翻訳|orgy
元来はディオニュソス神信仰における一つの儀式をいい,オルギア,オルギーとも呼ばれる。ギリシア神話のディオニュソス神(別名バッコス,英名バッカス)の信仰においては,信者たち(女性が中心)が家を捨て,都市を捨て,小鹿の皮で身を包み,霊杖(テュルソス)を持ち,牡牛の姿をしたディオニュソスに従って,松明(たいまつ)をかざして夜の山野に狂喜乱舞したことが知られる。彼らは出会った野獣を八つ裂きにし,その生肉を食い,生血をすするが,その間に神の秘儀を授かるのである。オージーとはこのような大騒ぎと,その間の秘儀を原義としている。
しかしそれは単なるばか騒ぎではなく,こうした行為は,人間の秩序,理性と対置させられ,しかもそれを打ち破っている点が重要である。たとえばエウリピデスの悲劇《バッコスの信女》においては,テーバイの若き君主ペンテウスが,人間の秩序や理性を象徴するものとして描かれ,ディオニュソスと相対する。しかし彼のもつ秩序や理性は,神をおそれぬ思い上がった人間の取るに足らぬ秩序や理性であり,彼は力ずくでディオニュソスを獄につなごうとするものの,簡単に打ち破られ,ディオニュソス信者のオージーのなかで身を八つ裂きにされてしまう。このようにしてそれまでの世界の破壊が示唆されるのであるが,さらに重要なのは,その時,それまでの秩序や理性を支える要素となっていた地位や役割もまた意味を失ってしまう点である。抑圧された地位にあった女が力をもつ。被支配者であったものが支配者であったペンテウスを打ち破る。そしてついにはディオニュソスという神と人間たちとが区別できないような状態になり,配偶者でない者との間の性交さえも行われたりする。

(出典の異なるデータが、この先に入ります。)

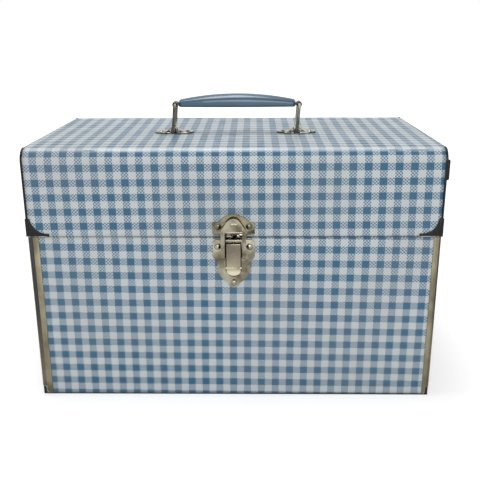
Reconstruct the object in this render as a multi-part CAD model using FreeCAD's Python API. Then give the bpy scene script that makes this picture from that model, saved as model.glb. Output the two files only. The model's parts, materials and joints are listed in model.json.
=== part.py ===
"""Sewing box with a hinged lid, two swing-out trays, a draw latch and a folding handle.

Millimetres. +Z up, +X to the right, the front faces -Y. The origin is the
middle of the underside. The model shows the box shut, with the handle raised.
"""
import FreeCAD, Part
import math
import os
from FreeCAD import Vector as V

# ---- overall ----
BOX_WIDTH = 300.0          # over the lid's end faces
BOX_DEPTH = 172.0          # front face to back face
LID_TOP = 192.0            # top of the shut lid
SPLIT_Z = 128.3            # middle of the gap between body and lid
RIM_GAP = 0.5              # gap between the two rims when shut
BODY_INSET = 0.8           # body's end faces, inside the lid's end faces
FRONT_RADIUS = 9.0         # outer radius of the lid's front top edge
BACK_RADIUS = 6.0          # outer radius of the lid's back top edge

# ---- sheet and board ----
BOARD = 4.0                # wood board
COVER = 0.6                # vinyl sheet glued over the boards
LINING = 0.5               # card lining under the lid's top
LINING_CLEARANCE = 1.0     # its edge to board and rail
PAD_THICKNESS = 5.0        # quilted pad on the body's floor
PAD_CLEARANCE = 1.0        # pad edge to board
RUN_FIT = 0.05             # radial clearance of every turning pin
SIDE_FIT = 0.1             # clearance beside every turning strip
MARGIN = 10.0              # how far a cutting tool runs past what it cuts

# ---- metal edging of the body ----
TRIM_SHEET = 0.7
TRIM_LEFT = (7.4, 2.9)     # left flange's inner and outer edge, from the end face
TRIM_RIGHT = (4.8, 2.0)    # the right flange is set narrower
TRIM_WEB_SHEET = 0.35      # thin groove between flange and bead
TRIM_SIDE_WIDTH = 9.0      # flange on the end face
TRIM_SIDE_SHEET = 0.35
BEAD_RADIUS = 0.75
BEAD_OFFSET = 0.6          # bead centre, inside the end face
BEAD_BOTTOM = 7.0          # bead and side flange stop short of the floor
TRIM_CHAMFER = 2.5

# ---- black edging and corner guards of the lid ----
EDGE_WIDTH = 1.6
EDGE_PROUD = 0.3
GUARD_SHEET = 0.5
GUARD_REACH = 16.8         # along the lid's lower edge, from the end face
GUARD_HEIGHT = 13.4        # up the lid's corner
GUARD_TIP = 2.3            # height of the tip
GUARD_TOP_WIDTH = 3.4      # width at the top of the corner
GUARD_BEND_ALONG = 7.2     # the curve's middle, from the corner
GUARD_BEND_UP = 5.4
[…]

このような現象を示すオージーは,まず,世界がその生命力を失い,人間にとって桎梏(しつこく)になったことを明確に示すものである。従来の秩序も地位役割もすべてが破壊され,その結果として支配者も被支配者も,男も女も,神も人間も区別のない混沌とした状態が現出される。この状態は〈始源〉の状態であり,どんな創世神話にもあるように,世界はカオスから創造されるのである。オージーは現在においてそのカオスを実現させるものであり,古い秩序は次の段階には新しいコスモスとして再生することになる。ここによみがえるコスモスは生命力が横溢し,人間を生の喜びに導くコスモスである。さまざまな民族がもつ儀礼(特にカーニバル)に,このようなオージー的現象が見られる。